Cycles, irregular periods and the unpredictable vs linear extrapolation, prediction and control: are there social and psychological issues in the construction of climate knowledge?  
Peter Taylor (Ethos Consultancy)

Paper short abstract:

As a natural scientist working in policy fields relevant to climate change: e.g energy strategies, resilient systems and environmental impacts, the author invites social anthropologists to consider a potential major sociological bias in methodologies used to construct climate science knowledge.

Paper long abstract:

The author has worked as consultant ecologist in several climate-related policy fields - having advised government agencies (Countryside Agency, DTI) and major NGOs (National Trust) on future impacts of climate change, including the impact of mitigation strategies.
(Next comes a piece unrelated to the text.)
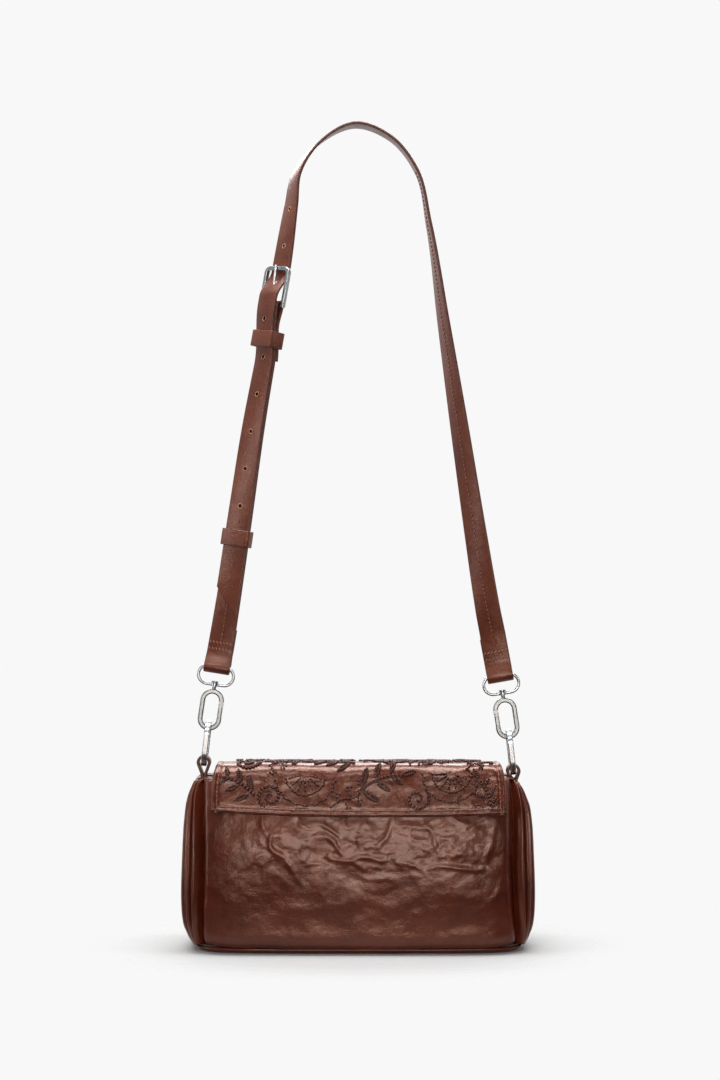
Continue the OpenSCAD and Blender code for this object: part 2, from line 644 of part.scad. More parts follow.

In 2005, he published a controversial critique 'Chill: a reassessment of global warming theory' which challenged the climate modelling community on the absence of natural cycles in their projections. He has been consulted on these issues by major banking and investment houses and Chill was reviewed in the paleo-climate journal, The Holocene, as recommended reading to set beside the output of the UN's Intergovernmental Panel on Climate Change. That book ended with 'Reflections from Anthropology' - based upon the author's brief exposure to linguistic anthropology under Edwin Ardener at Oxford University's Institute of Social Anthropology. In that final chapter aspects of computer modelling of future climate change were challenged in that cycles and their irregular periods, a main field of paleo-climatology, had been left out. The predictive methodologies of virtual reality models required more precision than nature could provide. The author would like to outline this critique to professional anthropologists and suggests that future climate science would benefit from the attention of critical sociology.

Panel P06
Interdisciplinary dialogues or monologues across the scientific worlds of climate change.